**PROBLEM STATEMENT**
Please quote every line word for word.

**INFORMATION SUPPLIED**
• • • • •
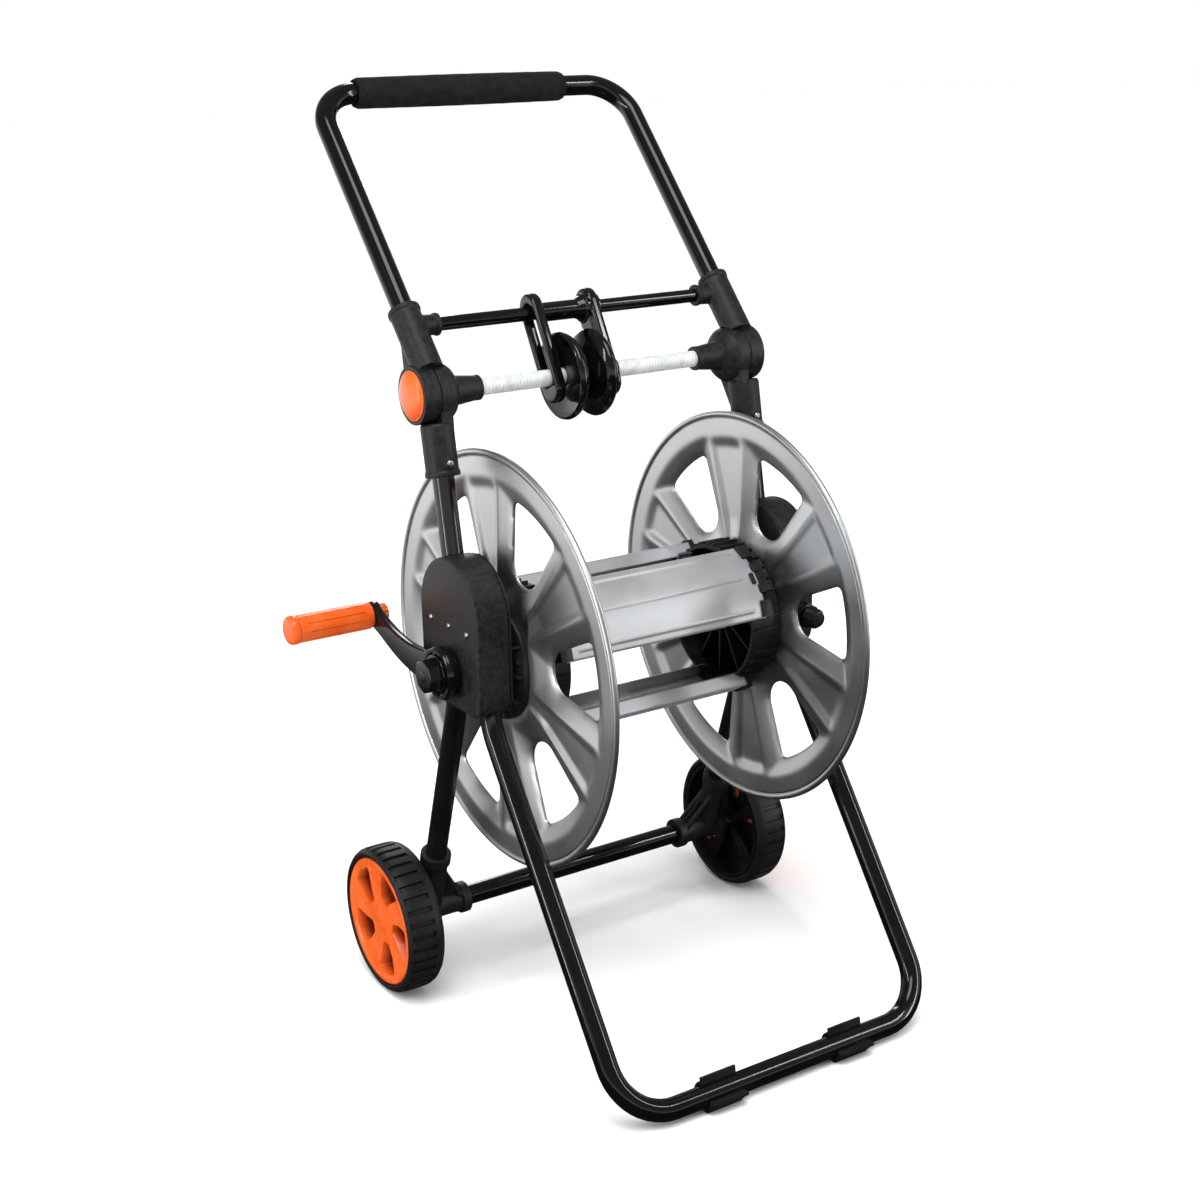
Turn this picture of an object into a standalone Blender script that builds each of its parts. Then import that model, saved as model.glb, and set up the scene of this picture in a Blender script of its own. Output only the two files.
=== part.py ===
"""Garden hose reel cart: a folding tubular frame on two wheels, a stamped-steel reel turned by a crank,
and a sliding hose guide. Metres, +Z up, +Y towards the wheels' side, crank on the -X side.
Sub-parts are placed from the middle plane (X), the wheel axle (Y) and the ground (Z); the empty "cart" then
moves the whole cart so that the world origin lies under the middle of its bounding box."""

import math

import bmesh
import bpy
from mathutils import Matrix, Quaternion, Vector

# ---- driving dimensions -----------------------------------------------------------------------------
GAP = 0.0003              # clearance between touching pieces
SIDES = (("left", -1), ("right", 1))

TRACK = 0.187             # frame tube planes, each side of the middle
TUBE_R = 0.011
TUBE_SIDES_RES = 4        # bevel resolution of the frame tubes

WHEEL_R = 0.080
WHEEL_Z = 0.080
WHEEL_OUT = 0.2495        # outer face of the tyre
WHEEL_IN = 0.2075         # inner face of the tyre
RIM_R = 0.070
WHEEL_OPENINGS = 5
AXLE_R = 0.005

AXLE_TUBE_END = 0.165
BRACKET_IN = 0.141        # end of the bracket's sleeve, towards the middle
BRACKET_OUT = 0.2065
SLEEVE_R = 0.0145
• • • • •
**TASK RESPONSE**
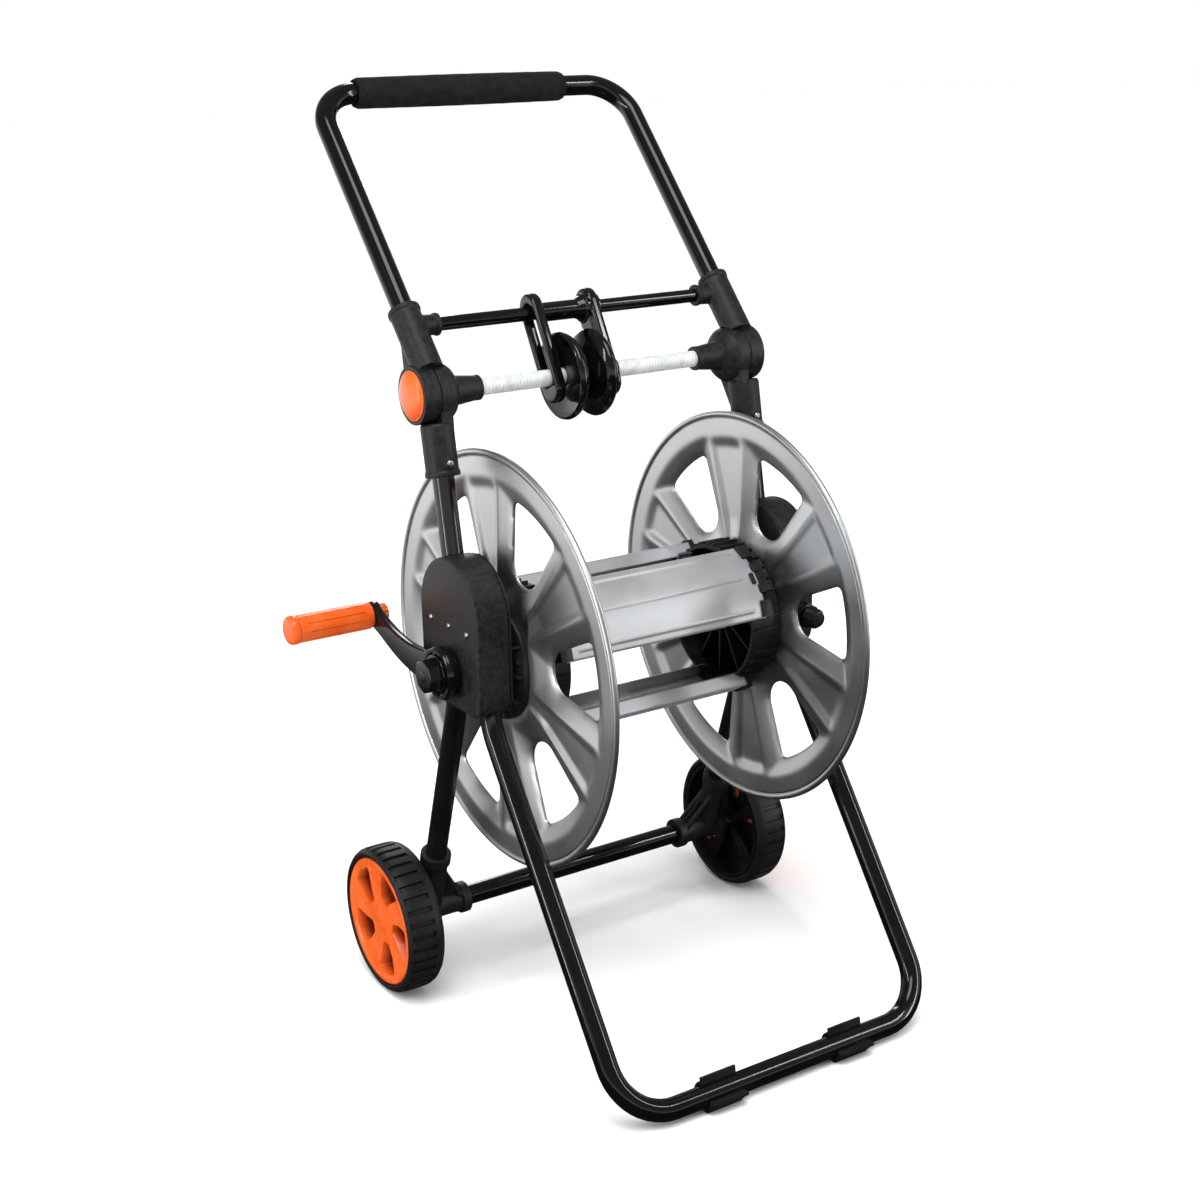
Turn this picture of an object into a standalone Blender script that builds each of its parts. Then import that model, saved as model.glb, and set up the scene of this picture in a Blender script of its own. Output only the two files.
=== part.py ===
"""Garden hose reel cart: a folding tubular frame on two wheels, a stamped-steel reel turned by a crank,
and a sliding hose guide. Metres, +Z up, +Y towards the wheels' side, crank on the -X side.
Sub-parts are placed from the middle plane (X), the wheel axle (Y) and the ground (Z); the empty "cart" then
moves the whole cart so that the world origin lies under the middle of its bounding box."""

import math

import bmesh
import bpy
from mathutils import Matrix, Quaternion, Vector

# ---- driving dimensions -----------------------------------------------------------------------------
GAP = 0.0003              # clearance between touching pieces
SIDES = (("left", -1), ("right", 1))

TRACK = 0.187             # frame tube planes, each side of the middle
TUBE_R = 0.011
TUBE_SIDES_RES = 4        # bevel resolution of the frame tubes

WHEEL_R = 0.080
WHEEL_Z = 0.080
WHEEL_OUT = 0.2495        # outer face of the tyre
WHEEL_IN = 0.2075         # inner face of the tyre
RIM_R = 0.070
WHEEL_OPENINGS = 5
AXLE_R = 0.005

AXLE_TUBE_END = 0.165
BRACKET_IN = 0.141        # end of the bracket's sleeve, towards the middle
BRACKET_OUT = 0.2065
SLEEVE_R = 0.0145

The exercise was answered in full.